The Obuasi mine under Anglo Gold Ashanti is still viable and needs heavy investment by the management, Otumfuo Osei Tutu II, Asantehene on Friday noted.
He indicated that the current annual production of about 350,000 ounces of gold was low and this had not reached the target which management has set itself before the take over.
A statement signed by Mr. G. B. Osei Antwi, Media Relations Manager at the Manhyia Palace and issued in Kumasi said the Asantehene made the assertion when Mr John Miler, the out-going Managing Director for the Obuasi mine and Mr Christian Rampa Luhembre, Vice-President of West Africa Division of Anglo Gold, Ashanti, called on him at the Manhyia Palace in Kumasi on Friday to bid him farewell.
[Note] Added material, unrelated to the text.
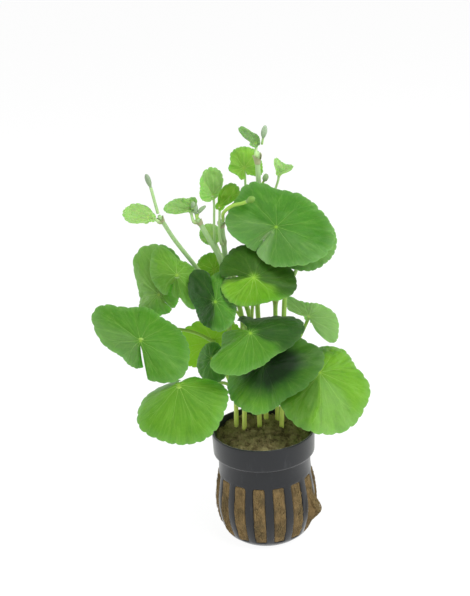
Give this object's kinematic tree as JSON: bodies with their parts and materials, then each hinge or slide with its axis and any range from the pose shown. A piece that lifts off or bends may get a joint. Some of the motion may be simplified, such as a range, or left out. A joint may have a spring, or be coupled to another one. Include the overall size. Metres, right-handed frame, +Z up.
{
  "type": "brazilian pennywort in a net pot",
  "caption": "Bushy pond plant with round notched leaves on long petioles, rooted in mineral wool in a slotted net pot that stands on its base.",
  "frame": {"origin": "centre of the pot's flat underside", "axes": "+Z up from the underside through the pot, -Y towards the side that the plant shows, +X to the right seen from there"},
  "size_m": [0.1219, 0.1029, 0.1972],
  "materials": {
    "pot_plastic": "charcoal moulded plastic, satin",
    "rockwool": "tan to dark brown fibrous mineral wool, matt",
    "leaf_green": "waxy mid-green leaf with pale radiating veins",
    "young_green": "soft yellow-green young leaf",
    "stem_green": "smooth pale green stem",
    "bud_green": "matt grey-green bud"
  },
  "bodies": {
    "root": {"pot": "pot_plastic", "rockwool": "rockwool", "stem_left": "stem_green", "stem_middle_left": "stem_green", "stem_middle": "stem_green", "stem_top": "stem_green", "stem_right_back": "stem_green", "stem_right": "stem_green", "leaf_top": "leaf_green", "leaf_behind_top": "leaf_green", "leaf_upper_front": "leaf_green", "leaf_front": "leaf_green", "leaf_low_front": "leaf_green", "leaf_low_right": "leaf_green", "leaf_far_right": "leaf_green", "leaf_big_left": "leaf_green", "leaf_low_left": "leaf_green", "leaf_small_dark": "leaf_green", "leaf_folded_left": "leaf_green", "leaf_upper_left": "leaf_green", "leaf_outer_left": "leaf_green", "leaf_back_upper": "leaf_green", "leaf_back_low": "leaf_green", "leaf_back_right": "leaf_green", "leaf_back_left": "leaf_green", "leaf_lit_behind": "young_green", "leaf_crown": "young_green", "leaf_young_tall": "young_green", "leaf_young_bright": "young_green", "leaf_shoot": "young_green", "leaf_far_left": "young_green", "leaf_fan": "young_green", "leaf_small_behind": "young_green", "leaf_pale_behind": "young_green", "leaf_tip": "young_green", "bud_left": "bud_green", "bud_middle": "bud_green", "bud_top": "bud_green", "bud_small": "bud_green"}
  },
  "joints": []
}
The Asantehene stressed that the old system of rehabilitation of old equipment and machines was far fetched and did not suit operations at Obuasi mine. According to him the mine would pick up in the not too distant future when management of the company re-strategize.
Otumfuo Osei Tutu stressed the need for technology transfer as well as team work at the work place emphasizing that "the master-servant relations at the workplace will not help increase productivity.
"There are many challenges but with management and workers working together, you can turn the mine around," he said.
Mr Miller said out of the production target of 390,000.02 ounces of Gold set last year, 357,000.02 was produced and called for improvement in capacity and upgrading of equipment to enable the 4,300 workers to meet the target.
Mr Luhembre, who assumed duty as the Vice-President of Guinea and Mali, introduced Mr Keith Faulkner, the new Managing Director for the Obuasi mine and Mr Dave Ingle, as his Deputy to Asantehene.
He told Asantehene that Anglo Gold was moving to a country structure in the Africa Region in order to deliver on their strategic objectives pointing out that the first step would be to split management of Ghana on one hand with Guinea and Mali on the other.